As for join nodes, this algebraic operation can be defined similarly to its SPARQL counterpart. An inner join node with explicit joining condition φ, represents the algebraic operation INNER JOIN~φ~, defined by:

||N_1 INNER JOIN~φ~ N_2|| = ||N1 JOIN N2|| ∪ { f & isin ||N1|| | for all (g) ∈ ||N2||, f ~ g or val(φ[f ∪ g]) = TRUE does not hold}.

As for join nodes, if there is no explicit condition attached to an inner join node, then it represents the operation N1 INNER JOIN~1=1~ N2, abbreviated as N1 INNER JOIN N2.

### # Union node

### # Construction node

A construction represents a RA extended projection, followed by an attribute renaming.

"Extended" projection means here that some additional operations on the values of the projected attributes can be expressed, prototypically string concatenation to create URIs out of data values (but also for instance arithmetic operations).

Attribute renaming is always the second operation, i.e. it is alway performed on the output of the (extended) projection.
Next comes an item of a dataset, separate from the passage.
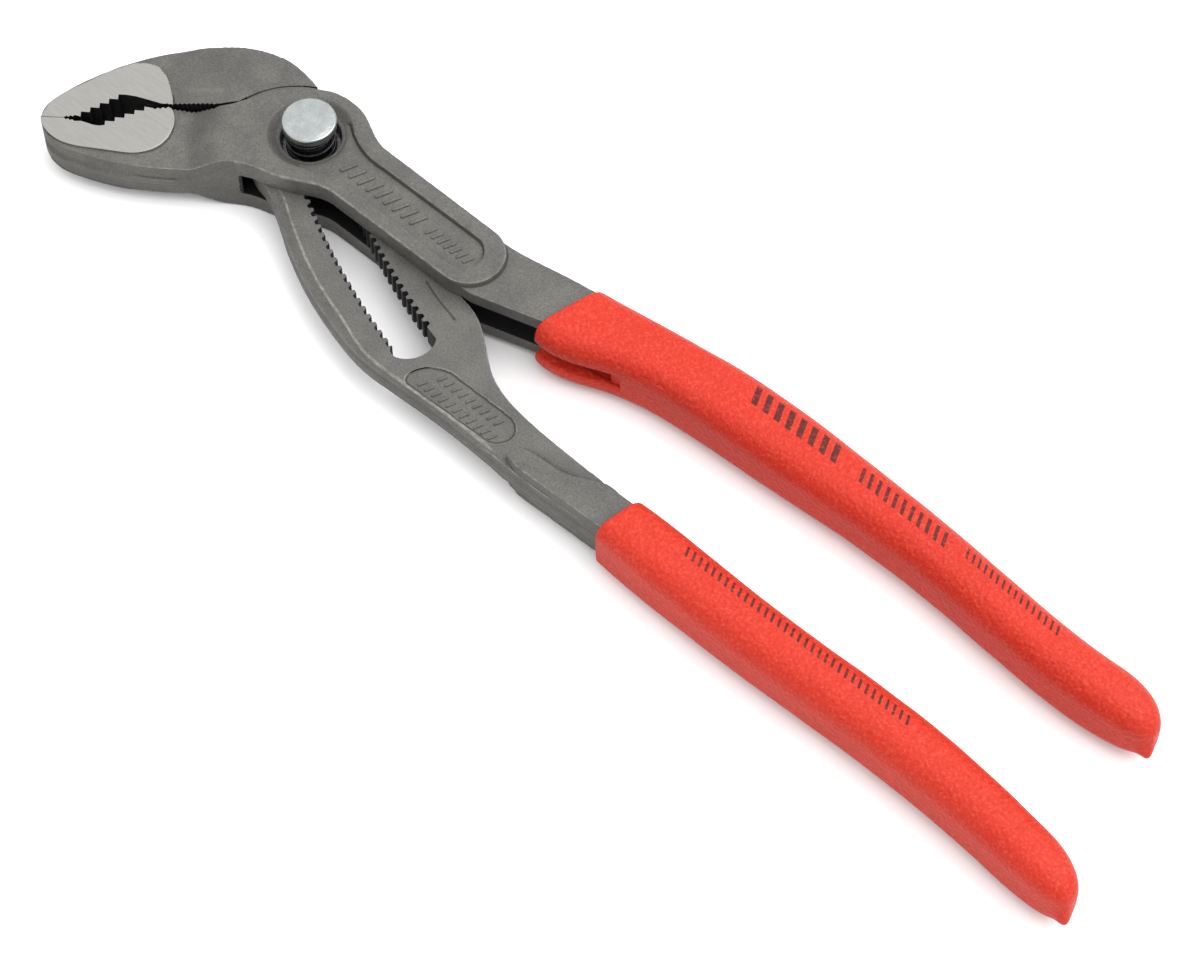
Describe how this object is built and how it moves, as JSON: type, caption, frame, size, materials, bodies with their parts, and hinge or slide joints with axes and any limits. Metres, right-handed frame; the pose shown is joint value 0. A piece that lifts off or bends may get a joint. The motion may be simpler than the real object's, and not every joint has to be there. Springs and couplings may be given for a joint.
{
  "type": "tongue and groove pliers",
  "caption": "Push-button tongue and groove pliers: toothed jaws, a curved toothed slot for setting the jaw width, and dipped plastic grips.",
  "frame": {"origin": "on the joint bolt's axis, at the height of the underside of the joint box", "axes": "+X from the jaws to the handle ends, +Y towards the upper jaw's back and the outer handle, +Z along the bolt towards the push button"},
  "size_m": [0.2466, 0.0552, 0.018],
  "materials": {
    "forged_steel": "phosphated grey forging, fine grain",
    "chromed_steel": "bright nickel-chrome plate",
    "spring_steel": "bright spring wire",
    "dipped_plastic": "red dip-moulded plastic with a fine orange-peel texture"
  },
  "bodies": {
    "outer_half": {"outer_lever": "forged_steel", "outer_grip": "dipped_plastic"},
    "pivot": {"spring_seat": "spring_steel", "button_spring": "spring_steel"},
    "inner_half": {"inner_lever": "forged_steel", "inner_grip": "dipped_plastic"},
    "push_bolt": {"joint_bolt": "chromed_steel", "push_button": "chromed_steel"}
  },
  "joints": [
    {"name": "jaw_hinge", "type": "hinge", "parent": "outer_half", "child": "pivot", "pos_m": [0, 0, 0.007], "axis": [0, 0, -1], "range_deg": [0, 25]},
    {"name": "size_setting", "type": "hinge", "parent": "pivot", "child": "inner_half", "pos_m": [0.09339, 0.12621, 0.007], "axis": [0, 0, -1], "range_deg": [0, 16.4]},
    {"name": "button_press", "type": "slide", "parent": "pivot", "child": "push_bolt", "axis": [0, 0, 1], "range_m": [-0.003, 0], "stiffness_N_per_m": 1500, "springref_m": 0.002, "deforming": ["button_spring"]}
  ]
}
optional projection and renaming

Both operations (extended projection and renaming) are in a sense optional, in that the projection with all selected attributes (and no non-trivial additional operation) is the identity operator, and so is renaming with empty substituion. So in practice, a construction node may encode one of these operations.